Eli Lilly's stock (NYSE: LLY) is experiencing a surge in market confidence this morning following an analyst upgrade that underscores the company's promising position in the burgeoning obesity treatment market.
Leerink Partners revised its outlook on Eli Lilly, upgrading the stock to Outperform from Market Perform and significantly raising the price target to $1,104, a substantial increase from the previous $886.
The upgrade reflects Leerink's anticipation of multiple waves of adoption for obesity treatments, primarily fueled by expanded Medicare and Medicaid access expected by January 2027. This broader accessibility, coupled with Eli Lilly's pipeline of innovative drugs like orforglipron, retatrutide, and eloralintide, is projected to solidify the company's leadership in the field. The firm's projections now anticipate a 15% five-year revenue compound annual growth rate, up from the earlier estimate of 12%. This revision also led to an increase in the 2026-2030E EPS by 4-9% annually. The company's stock is up 18.8% year-to-date.
However, it's important to note the evolving analyst sentiment surrounding Eli Lilly. Earlier in August 2025, Leerink Partners downgraded Eli Lilly's stock, citing disappointing initial results for the oral GLP-1 drug, orforglipron. This led to a reduction in the 2030 revenue projection for orforglipron by 38% and a lowered five-year compound annual growth rate for the company's earnings per share. Despite this earlier setback, the current upgrade signals renewed confidence in Eli Lilly's long-term prospects, particularly given the broader market dynamics and the company's diverse pipeline.

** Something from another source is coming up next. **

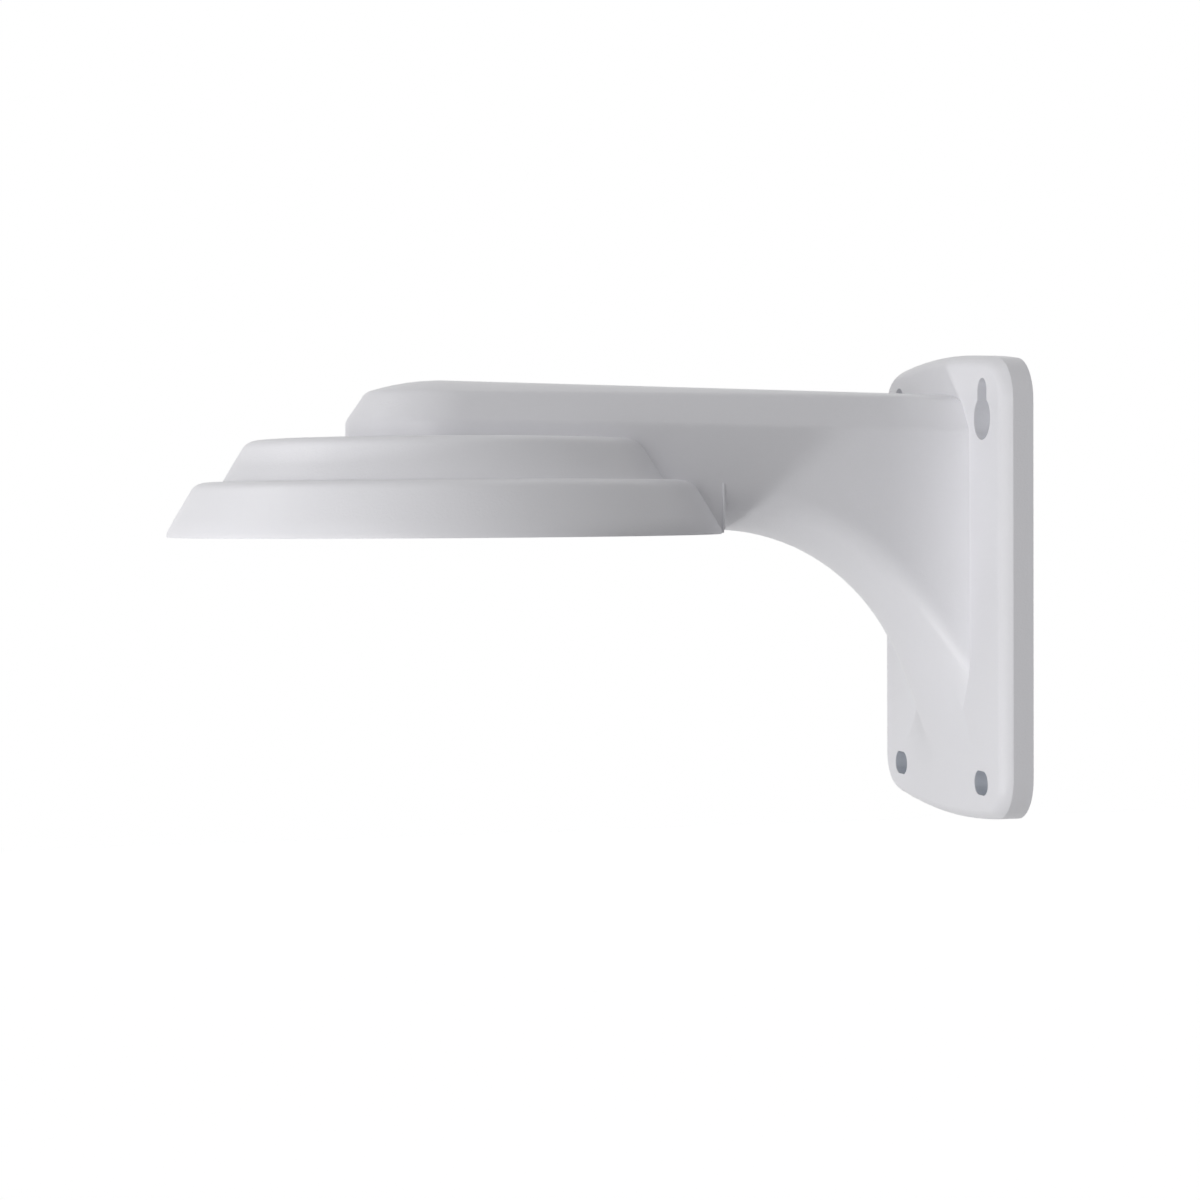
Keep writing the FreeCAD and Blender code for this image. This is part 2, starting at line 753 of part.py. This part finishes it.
def blind_pocket(body, name, sketch, depth, reverse=True):
    """Cut a sketch's outline to a depth, along the sketch's normal unless told otherwise."""
    before = body.Shape.Volume
    feature = body.newObject("PartDesign::Pocket", name)
    feature.Profile = sketch
    feature.Reversed = reverse
    feature.Refine = False
    bind(feature, "Length", depth)
    finish(feature)
    require_less(body, before, name)
    return feature


def recess_plate_back(body):
    """Thin the plate from behind, leaving its rim and the four screw corners full."""
    half_width = "sizes.plate_width / 2 - sizes.plate_rim"
    half_height = "sizes.plate_height / 2 - 2 * sizes.plate_rim"
    column = "sizes.column_half_width"
    top = f"({KEYHOLE_LEVEL} - sizes.keyhole_radius - sizes.bay_gap)"
    bottom = f"({SLOT_LEVEL} - sizes.slot_radius - sizes.bay_gap)"
    corners = [
        (column, half_height),
        (f"-{column}", half_height),
        (f"-{column}", top),
        (f"-({half_width})", top),
        (f"-({half_width})", f"-{bottom}"),
        (f"-{column}", f"-{bottom}"),
        (f"-{column}", f"-({half_height})"),
        (column, f"-({half_height})"),
        (column, f"-{bottom}"),
        (half_width, f"-{bottom}"),
        (half_width, top),
        (column, top),
    ]
    sketch = new_sketch(body, "back_recess_line", "XZ_Plane")
    points = [(measure(across), measure(up)) for across, up in corners]
    draw(sketch, [line(a, b) for a, b in zip(points, points[1:] + points[:1])])
    for index, (across, up) in enumerate(corners):
        place(sketch, index, across, up)
    blind_pocket(body, "back_recess", sketch, "sizes.plate_thickness - sizes.plate_skin")


def cut_keyholes(body):
    """Two upright keyholes: a round hole for the screw's head with a slot above it."""
    sketch = new_sketch(body, "keyhole_lines", "XZ_Plane")
    level = measure(KEYHOLE_LEVEL)
    lift = measure("sizes.keyhole_lift")
    wide = measure("sizes.keyhole_radius")
    narrow = measure("sizes.keyhole_slot_radius")
    neck = math.sqrt(wide**2 - narrow**2)
    for index, sign in enumerate((1, -1)):
        across = sign * measure("sizes.keyhole_spacing / 2")
        centre = (across, level)
        top = (across, level + lift)
        right = (across + narrow, level + neck)
        left = (across - narrow, level + neck)
        curves = [
            arc(centre, wide, angle_of(centre, left), angle_of(centre, right) + 360.0),
            line(right, (across + narrow, level + lift)),
            arc(top, narrow, 0.0, 180.0),
            line((across - narrow, level + lift), left),
        ]
        draw(sketch, curves, smooth={(1, 2), (2, 3)})
        first = 4 * index
        sketch.addConstraint(Sketcher.Constraint("Vertical", first + 1))
        dimension(sketch, "sizes.keyhole_radius", "Radius", first)
        dimension(sketch, "sizes.keyhole_slot_radius", "Radius", first + 2)
        spacing = f"{sign} * sizes.keyhole_spacing / 2"
        place_centre(sketch, first, spacing, KEYHOLE_LEVEL)
        place_centre(sketch, first + 2, spacing, f"{KEYHOLE_LEVEL} + sizes.keyhole_lift")
    blind_pocket(body, "keyholes", sketch, f"sizes.plate_thickness + {PAST}")


def cut_lower_slots(body):
    """Two slots that lie level, for the lower wall screws."""
    sketch = new_sketch(body, "lower_slot_lines", "XZ_Plane")
    radius = measure("sizes.slot_radius")
    straight = measure("sizes.slot_length / 2 - sizes.slot_radius")
    level = -measure(SLOT_LEVEL)
    for index, sign in enumerate((1, -1)):
        across = sign * measure("sizes.slot_spacing / 2")
        right = (across + straight, level)
        left = (across - straight, level)
        curves = [
            arc(right, radius, -90.0, 90.0),
            line((right[0], level + radius), (left[0], level + radius)),
            arc(left, radius, 90.0, 270.0),
            line((left[0], level - radius), (right[0], level - radius)),
        ]
        draw(sketch, curves, smooth={(0, 1), (1, 2), (2, 3), (0, 3)})
        first = 4 * index
        dimension(sketch, "sizes.slot_radius", "Radius", first)
        middle_line = f"{sign} * sizes.slot_spacing / 2"
        straight_half = "(sizes.slot_length / 2 - sizes.slot_radius)"
        place_centre(sketch, first, f"{middle_line} + {straight_half}", f"-{SLOT_LEVEL}")
        place_centre(sketch, first + 2, f"{middle_line} - {straight_half}", f"-{SLOT_LEVEL}")
    blind_pocket(body, "lower_slots", sketch, f"sizes.plate_thickness + {PAST}")


def check(doc):
    """Stop if any object of the document failed or holds an unusable shape."""
    for thing in doc.Objects:
        if "Invalid" in thing.State or "Error" in thing.State:
            raise RuntimeError(f"{thing.Label}: {thing.State}")
        if not thing.isDerivedFrom("Part::Feature"):
            continue
        if thing.Shape.isNull() or not thing.Shape.isValid():
            raise RuntimeError(f"{thing.Label}: shape is not valid")


def main():
    doc = FreeCAD.newDocument("wall_bracket")
    global SHEET
    SHEET = fill_sheet(doc)
    arm = build_arm(doc, "arm", "0", "sizes.arch_top_level - sizes.step_depth", True)
    round_edges(arm, "arm_crown_edges", is_crown_edge(arm.Shape), "sizes.crown_rounding")
    round_edges(arm, "arm_crease", is_crease_edge(arm.Shape, 5.0), "sizes.crease_rounding")
    cap = build_cap(doc)
    core = build_arm(doc, "core", "sizes.wall", "sizes.arch_top_level + sizes.wall", False)
    casting = build_plate(doc)
    combine(casting, "with_arm", arm, "Fuse")
    combine(casting, "with_cap", cap, "Fuse")
    combine(casting, "cap_hollow", build_cap_core(doc), "Cut")
    combine(casting, "cable_way", core, "Cut")
    trim_behind_wall(casting)
    recess_plate_back(casting)
    cut_keyholes(casting)
    cut_lower_slots(casting)
    doc.recompute()
    check(doc)
    os.makedirs("parts", exist_ok=True)
    casting.Shape.exportStep(f"parts/{casting.Label}.step")
    print(casting.Label, len(casting.Shape.Solids), round(casting.Shape.Volume, 1))


main()
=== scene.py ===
"""Looks of the wall bracket: a white powder-coated casting in soft studio light.

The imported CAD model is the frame. The casting's own mesh gives its shape, so the script
adds a welded, smooth-shaded copy of it, its finish, the studio and the camera.
"""

from __future__ import annotations

import logging
import math
from dataclasses import dataclass, field
from enum import Enum

import bmesh
import bpy
from mathutils import Matrix, Vector

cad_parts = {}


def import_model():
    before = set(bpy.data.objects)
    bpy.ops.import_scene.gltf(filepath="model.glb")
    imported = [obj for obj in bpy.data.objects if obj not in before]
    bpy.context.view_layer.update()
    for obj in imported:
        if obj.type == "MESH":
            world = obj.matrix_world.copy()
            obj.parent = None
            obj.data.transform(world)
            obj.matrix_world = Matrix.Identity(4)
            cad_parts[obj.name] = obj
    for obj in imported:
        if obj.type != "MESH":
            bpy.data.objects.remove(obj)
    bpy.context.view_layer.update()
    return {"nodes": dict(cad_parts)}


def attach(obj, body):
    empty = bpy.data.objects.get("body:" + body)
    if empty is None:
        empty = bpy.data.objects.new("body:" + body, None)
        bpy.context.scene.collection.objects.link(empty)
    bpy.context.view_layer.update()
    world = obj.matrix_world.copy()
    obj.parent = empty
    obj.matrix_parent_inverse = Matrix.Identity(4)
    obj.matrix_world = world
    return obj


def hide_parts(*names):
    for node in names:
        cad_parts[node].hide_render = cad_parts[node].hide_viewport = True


LOG = logging.getLogger("wall_bracket")
CASTING = "bracket_casting"
MILLIMETRE = 0.001


class Operation(str, Enum):
    """Maths that the shader signals use."""

    ADD = "ADD"
    SUBTRACT = "SUBTRACT"
    MULTIPLY = "MULTIPLY"
    ABSOLUTE = "ABSOLUTE"
    LESS_THAN = "LESS_THAN"
    MAXIMUM = "MAXIMUM"


class Graph:
    """Node tree that is put together from code."""

    def __init__(self, tree: bpy.types.NodeTree) -> None:
        """Start with an empty tree.

        Args:
            tree: Node tree of a material or a world.
        """
        self.tree = tree
        tree.nodes.clear()

    def node(
        self,
        kind: str,
        settings: dict[str, object] | None = None,
        inputs: dict[str | int, object] | None = None,
    ) -> bpy.types.Node:
        """Add a node.

        Args:
            kind: Type of the node.
            settings: Properties, which are set before any socket.
            inputs: Values, signals or output sockets, by input name or index.

        Returns:
            The new node.
        """
        node = self.tree.nodes.new(kind)
        for name, choice in (settings or {}).items():
            setattr(node, name, choice)
        for name, value in (inputs or {}).items():
            if isinstance(value, Signal):
                value = value.socket
            if isinstance(value, bpy.types.NodeSocket):
                self.tree.links.new(value, node.inputs[name])
            else:
                node.inputs[name].default_value = value
        return node


class Signal:
    """A number on a shader socket that maths can be done with."""

    def __init__(self, graph: Graph, socket: bpy.types.NodeSocket) -> None:
        """Wrap a socket.

        Args:
            graph: Node tree that the socket belongs to.
            socket: Output socket that carries the number.
        """
        self.graph = graph
        self.socket = socket

    def _apply(self, operation: Operation, *values: Signal | float) -> Signal:
        """Work out an operation on values.

        Args:
            operation: Maths to do.
            values: Signals and numbers, in the operation's order.

        Returns:
            The result.
        """
        settings = {"operation": operation.value}
        node = self.graph.node("ShaderNodeMath", settings, dict(enumerate(values)))
        return Signal(self.graph, node.outputs[0])

    def __add__(self, other: Signal | float) -> Signal:
        """This plus another value."""
        return self._apply(Operation.ADD, self, other)

    def __radd__(self, other: float) -> Signal:
        """A number plus this."""
        return self._apply(Operation.ADD, other, self)

    def __sub__(self, other: Signal | float) -> Signal:
        """This less another value."""
        return self._apply(Operation.SUBTRACT, self, other)

    def __rsub__(self, other: float) -> Signal:
        """A number less this."""
        return self._apply(Operation.SUBTRACT, other, self)

    def __mul__(self, other: Signal | float) -> Signal:
        """This times another value."""
        return self._apply(Operation.MULTIPLY, self, other)

    def __rmul__(self, other: float) -> Signal:
        """A number times this."""
        return self._apply(Operation.MULTIPLY, other, self)

    def __abs__(self) -> Signal:
        """Size of this, without its sign."""
        return self._apply(Operation.ABSOLUTE, self)

    def __lt__(self, other: Signal | float) -> Signal:
        """1 where this is less than another value, and 0 elsewhere."""
        return self._apply(Operation.LESS_THAN, self, other)

    def maximum(self, other: Signal | float) -> Signal:
        """Larger of this and another value."""
        return self._apply(Operation.MAXIMUM, self, other)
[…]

Recent developments have further highlighted Eli Lilly's strategic initiatives. President Trump's announcement of a deal with Eli Lilly and Novo Nordisk to lower the prices of GLP-1 weight-loss drugs is expected to significantly expand access to these treatments, potentially reaching as many as 15 million Americans through reduced monthly costs for Medicare and Medicaid patients, as well as a new TrumpRx program. Furthermore, Eli Lilly anticipates FDA approval for orforglipron by March 2026, reinforcing its commitment to expanding its presence in the obesity treatment market.
The market has also seen other firms adjust their stance on LLY. Morgan Stanley, for example, raised its price target for Eli Lilly in July, maintaining an Overweight rating. This series of analyst actions underscores the dynamic nature of market sentiment towards Eli Lilly, driven by clinical trial results, regulatory approvals, and broader market trends.
Eli Lilly's recent financial performance has been robust, with obesity and diabetes drugs Mounjaro and Zepbound generating over $10 billion in third-quarter sales, accounting for more than half of the company's total revenue. This surge highlights the growing demand for GLP-1 receptor agonist treatments and has intensified competition in the pharmaceutical sector.
Adding another layer to the company's strategic approach, Eli Lilly is collaborating with Indiana University on a five-year workplace study to assess the effects of GLP-1 medications on employee health and productivity. This initiative reflects a broader effort to understand the societal impact of obesity management medications.